The Beat Bama Food Drive also began Monday at the Athletic Center, featuring women’s basketball coach Nell Fortner.

Climate and Energy Week events are sponsored by the German Embassy in partnership with Auburn’s Office of International Education to bring awareness to issues of international climate control and energy as a part of the Transatlantic Climate Bridge.

“Our purpose is to team with the German people to raise awareness and let students know that choices make a difference,” said Andrew Gillespie, coordinator of international research and outreach activities.

Most of the events are being planned by the Auburn Sustainability Action Program.

“Auburn Sustainability Action Program is a group that focuses on sustainability initiatives—campaign initiatives that strive to get things changed on the University level,” said Nathan Warner, senior in biosystems engineering and ASAP president.

“Climate change, which causes disasters such as the recent flood in Bangladesh, will tend to reduce global agricultural production, increase food prices and intensify the risk of hunger and malnutrition,” Warner said. “The number of people at risk of hunger is projected to increase by 10 to 12 percent by 2050 as a consequence of climate change.”

Impacts on food security could be higher according to a 2009 study by the International Food Policy Research Institute, which projects an increase of 24 million malnourished children in 2050 because of climate change.

“Sustainability, in a broad sense, is our concern,” Gillespie said. “Energy, food security, water security—these are the issues that have and will cause wars in the lifetimes of our students.”

There will be a table on the Haley concourse Thursday and Friday from 9 a.m. to 2 p.m., where more information about getting involved can be found.

Tonight, Sigma Chi fraternity will host the Beat Hunger Bash.
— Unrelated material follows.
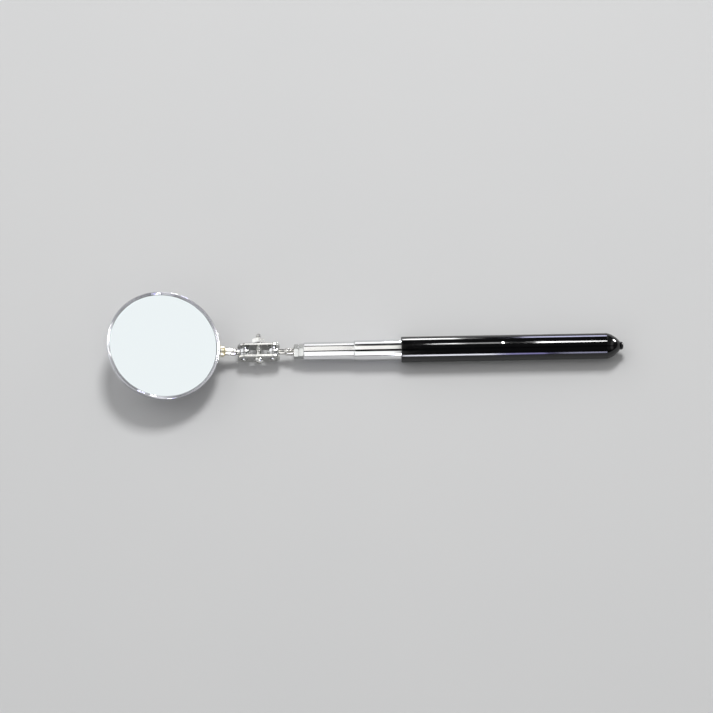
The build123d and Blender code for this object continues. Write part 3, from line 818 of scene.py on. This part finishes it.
# Share by the lean to -X or +X: dark over the tool, bright beside it, dim beyond the grip's end.
SKY_ZONES = [
    (-1.0, 0.4),
    (-0.85, 1.0),
    (-0.55, 1.0),
    (-0.42, 0.75),
    (-0.25, 0.75),
    (-0.15, 0.04),
    (0.15, 0.04),
    (0.25, 0.75),
    (0.38, 0.75),
    (0.46, 0.12),
    (0.70, 0.12),
    (0.76, 0.60),
    (0.84, 0.60),
    (0.90, 0.08),
]

PANEL_DISTANCE = 0.5
NEAR_DISTANCE = 0.2  # of the panels that would show in the mirror if they were further off


def panel(name, first_degrees, last_degrees, x_range, radiance, colour, distance=PANEL_DISTANCE):
    """Softbox along X that covers a range of degrees over the tool and shows in metal and gloss only."""
    middle = radians((first_degrees + last_degrees) / 2)
    width = 2 * distance * tan(radians((last_degrees - first_degrees) / 2))
    length = x_range[1] - x_range[0]
    data = bpy.data.lights.new(name, "AREA")
    data.shape = "RECTANGLE"
    data.size = length
    data.size_y = width
    data.energy = radiance * pi * width * length
    data.color = colour
    light = bpy.data.objects.new(name, data)
    scene.collection.objects.link(light)
    direction = Vector((0, cos(middle), sin(middle)))
    light.location = Vector((sum(x_range) / 2, 0, AXIS_HEIGHT)) + direction * distance
    along_width = direction.cross(Vector((1, 0, 0)))
    turn = Matrix(((1, 0, 0), tuple(along_width), tuple(direction))).transposed()
    light.rotation_euler = turn.to_euler()
    light.visible_camera = False
    light.visible_diffuse = False


def aimed_light(name, size, energy, direction, distance, target):
    """Square light at a distance from a point, facing it. The camera doesn't see it."""
    data = bpy.data.lights.new(name, "AREA")
    data.size = size
    data.energy = energy
    light = bpy.data.objects.new(name, data)
    scene.collection.objects.link(light)
    light.location = target + direction * distance
    light.rotation_euler = (-direction).to_track_quat("-Z", "Y").to_euler()
    light.visible_camera = False
    return light


KEY_SIZE = 0.45
KEY_POWER = 15.0
KEY_DISTANCE = 1.7
KEY_DIRECTION = Vector((0.05, cos(radians(59)), sin(radians(59))))


def key_light():
    """Soft key from behind and above. It gives the shadow towards the front."""
    key = aimed_light("key", KEY_SIZE, KEY_POWER, KEY_DIRECTION, KEY_DISTANCE, Vector((0, 0, 0)))
    key.visible_glossy = False


WHITE = (1.0, 1.0, 1.0)
WARM = (1.0, 0.985, 0.94)
COOL = (0.90, 0.91, 1.0)
LAVENDER = (0.72, 0.72, 1.0)
VIOLET = (0.52, 0.48, 1.0)
INNER_TUBE_SIDE = (-0.034, -0.0022)
MIDDLE_TUBE_SIDE = (-0.0022, 0.025)
# name, first and last degrees, extent along X, radiance, colour, and the distance if it is a near one
PANELS = [
    ("inner_tube_back", 3, 38, INNER_TUBE_SIDE, 1.25, WHITE),
    ("inner_tube_top", 50, 106, (-0.052, -0.0022), 1.12, WARM),
    ("inner_tube_front", 119, 175, (-0.110, -0.0022), 1.30, WHITE),
    ("middle_tube_back", 3, 34, MIDDLE_TUBE_SIDE, 1.25, WHITE),
    ("middle_tube_top", 58, 102, (-0.0042, 0.0208), 1.08, WARM, NEAR_DISTANCE),
    ("middle_tube_front", 126, 172, MIDDLE_TUBE_SIDE, 1.30, WHITE),
    ("clamp_top", 52, 78, (-0.085, -0.040), 1.35, WHITE),
    ("line_1_left", 2, 19, (0.026, 0.060), 22.0, WHITE),
    ("line_1_right", 2, 17, (0.097, 0.149), 13.0, LAVENDER),
    ("line_2_left", 61, 74, (0.036, 0.053), 34.0, WHITE, NEAR_DISTANCE),
    ("line_2_middle", 61, 74, (0.053, 0.076), 7.0, WHITE, NEAR_DISTANCE),
    ("line_2_right", 60, 76, (0.094, 0.135), 38.0, WHITE, NEAR_DISTANCE),
    ("line_3_left", 163, 177, (0.026, 0.083), 22.0, COOL),
    ("line_3_middle", 163, 177, (0.083, 0.112), 9.0, VIOLET),
    ("line_3_right", 163, 177, (0.120, 0.149), 8.0, LAVENDER),
]

SPARK_RADIANCE = 120.0
SPARK_SIZE = 0.15
SPARK_SPREAD = radians(18)
SPARK_DIRECTION = Vector((0.79, 0.59, 0.17)).normalized()
GRIP_END = Vector((0.126, 0, AXIS_HEIGHT))


def spark_light():
    """Small narrow light beyond the grip's end. It gives the cone and the button their points of light."""
    half_spread = SPARK_SPREAD / 2
    narrowing = tan(half_spread) / (tan(half_spread) - half_spread)
    energy = SPARK_RADIANCE * pi * SPARK_SIZE**2 / narrowing
    spark = aimed_light("spark", SPARK_SIZE, energy, SPARK_DIRECTION, PANEL_DISTANCE, GRIP_END)
    spark.data.spread = SPARK_SPREAD
    spark.visible_diffuse = False


studio_world()
key_light()
spark_light()
for settings in PANELS:
    panel(*settings)

scene.view_settings.view_transform = "Standard"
There will be live music, free food and a grill-off competition. To enter, each student must bring two nonperishable food items that will go toward the Beat Bama Food Drive.

The International Student Organization’s Peace Dinner will be held tonight at 6 p.m. in the Student Center ballroom. Students can come for free to taste food from various countries around the world. Students are encouraged to bring canned goods.

Saturday is World Food Day, so the Division of Student Affairs, Office of Sustainability and the Committee of 19 are hosting a tailgate on the Green Space three hours before the Arkansas game.